In May 1941, after the British defeated Greece but had not yet subdued Crete, members of the Haganah, under the command of a British officer, tragically failed to destroy the oil fields in Tripoli, Libya. Also in May, members of IZL (Menachem Begin’s Irgun Zeva’i Le’umi, National Military Organization) were involved in trying to kidnap the mufti in Baghdad, where he was inciting rebellion, according to journalist Pierre van Paassen.

On July 15, 1940, the Royal Air Force established the Haifa Investigation Bureau, an interrogation office headed by Immanuel Yalan and staffed by Jews, to interview escaped British prisoners who had found their way to the Middle East, Yehuda Bauer said. Later on, the escapees were mostly Jews. The bureau’s objective was to obtain information about Germany’s military aims and any economic and industrial secrets, as well as the temperament of the people under enemy control. By the time it closed in November 1944, 4,400 people had been interviewed. A similar bureau was established in 1943 in Istanbul to interrogate refugees coming from the Balkans.
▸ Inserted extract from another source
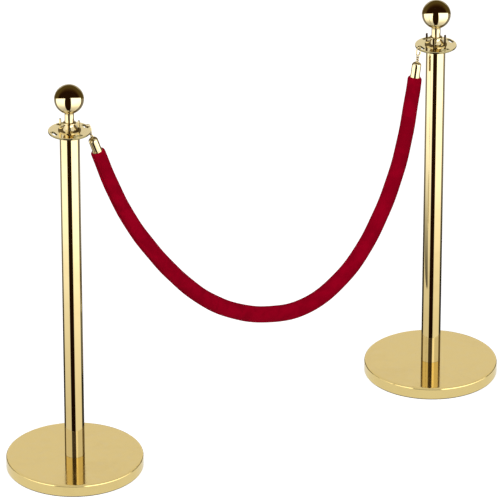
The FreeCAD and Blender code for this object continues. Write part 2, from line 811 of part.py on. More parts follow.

Bauer added that, during 1941, the Haganah was in Syria and Lebanon, sometimes under British command, to gather intelligence and initiate clandestine propaganda campaigns. Free French radio broadcasts in Arabic and French, Bulgarian and Hungarian originated from the home of David Hacohen, director of the Histadrut Construction Company Solel Boneh, and continued until Syria was occupied. In June 1941, two Jewish saboteurs were sent to Aleppo, where they destroyed the railroad station and an army camp. Toward the end of 1940, the Vichy secret police in Syria captured 12 members of the unit and put them in prison where they were tortured, ending this chapter of their activities. When the British entered Syria and Lebanon in July 1941, a platoon of Haganah scouts guided them and acted as saboteurs.

When it appeared that the Germans would be advancing towards the Middle East, Bauer stated, Professor Yohanan Rattner, head of the National Command of the Haganah, who was a staff officer in the Russian army during World War I, was recruited to help the British in determining the vulnerable points along the possible route the Germans might take. Rattner targeted railroad tunnels in the Taurus Mountains and other strategic transport links in Turkey, Iraq and Syria. By the summer of 1941, the plans were complete.